2.       Entering both Abstract and Specific Aims is recommended – In general, an abundance of text improves performance.   ART ignores stop words such as “Abstract” and “Specific Aim” intended to delimit sections of text.   Therefore, it is in your interest to include both the Abstract and the Specific Aims from your application.  You can just copy and paste the text, section headers and all.  However, we do not recommend including sections other than Abstract and Specific Aims.  ART will not filter out other sections based on section header.

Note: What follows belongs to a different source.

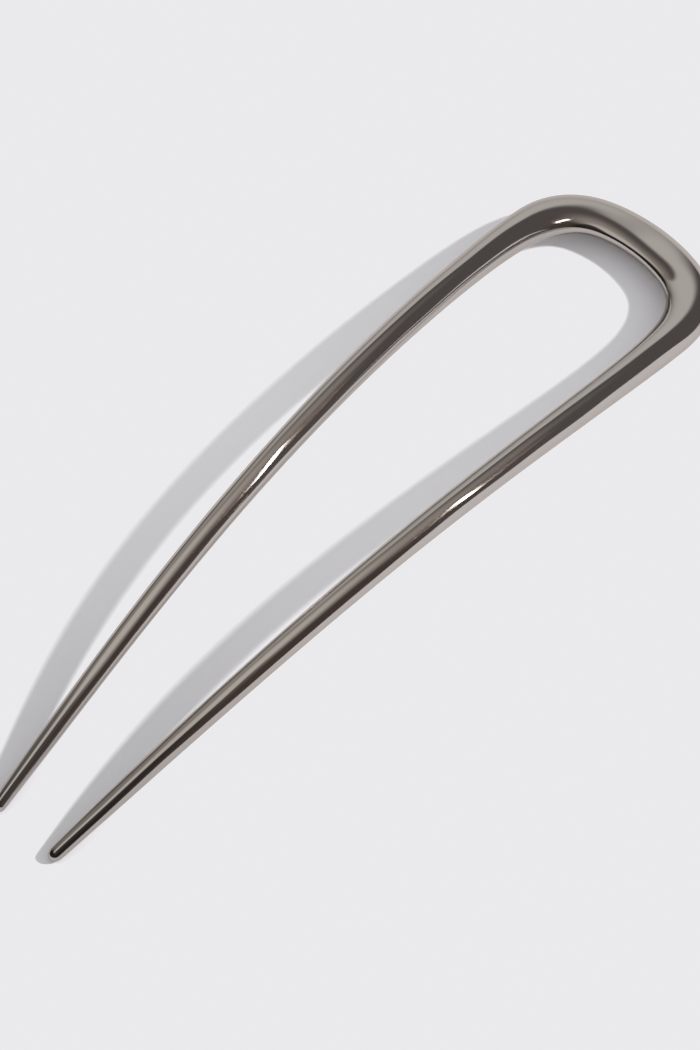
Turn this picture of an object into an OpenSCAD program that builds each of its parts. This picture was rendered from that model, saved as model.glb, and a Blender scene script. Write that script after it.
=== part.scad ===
// French hair pin: one cast piece of metal, a bow with two prongs, arched so that it follows the head

/* [Size] */
// Length of the pin over all, from the bow to the tips
pin_length = 130; // [110:1:150]
// Width of the pin over all, across the bow
pin_width = 32.5; // [28:0.1:38]
// Distance between the centres of the two tips
tip_gap = 10.4; // [8:0.1:14]
// Height of the arch, from the line between the two ends up to the middle of the prongs
arch_rise = 10; // [4:0.5:16]

/* [Metal] */
// Width of the metal in the bow, across its broad side
bow_w = 7.6; // [5:0.1:8.4]
// Thickness of the metal in the bow, before its top is flattened
bow_t = 4.9; // [3.5:0.1:6]
// How much of that thickness the flattened top leaves out
bow_flat = 1.2; // [0:0.1:1.4]
// Distance of the middle of the bow's metal outwards from the centre line
bow_out = 0.3; // [0:0.1:0.8]
// Lean of the bow's broad side, down towards its outer edge, in degrees
bow_lean = 7.5; // [0:0.5:16]
// Width of a prong where it leaves the bow
prong_w = 4.8; // [3.6:0.1:5.6]
// Width of a prong where its round tip starts
tip_w = 2; // [1.4:0.1:3]
// Thickness of a prong as a share of its width
prong_depth = 1.1; // [0.8:0.02:1.2]

/* [Hidden] */

// Corners of each oval section
corners = 28;
// Columns of the table below
ALONG = 0;
BEND = 1;
BOW = 2;
TAPER = 3;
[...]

3.       Minimum text requirement – ART requires that at least 10 scientific concepts from the RCDC Thesaurus be identified by the Uberindexer from your text, comprising both the Title and main text box combined.   For ART to classify accurately, it needs a strong enough “signal” to overcome potential “noise.”   Empirical testing revealed that a signal strength threshold of 10 concepts is necessary to ensure accurate classifications.


Keeping ART Updated

As CSR updates its study sections periodically, so too must ART be updated.    This involves training new models for the new study sections and retiring models for study sections that are being phased out.   Three or four new releases of ART are issued per year, to keep up with changes in study sections.   For the new models to be accurate, there need to be enough assignments of applications to the new study sections.   In some cases, if too few assignments are available for accurate classification, ART may resort to business rules redirecting recommendations from retiring models to the new study sections, until the new models can stand on their own in a future release.  For every new release of ART, a comprehensive testing and validation suite is applied on all study sections.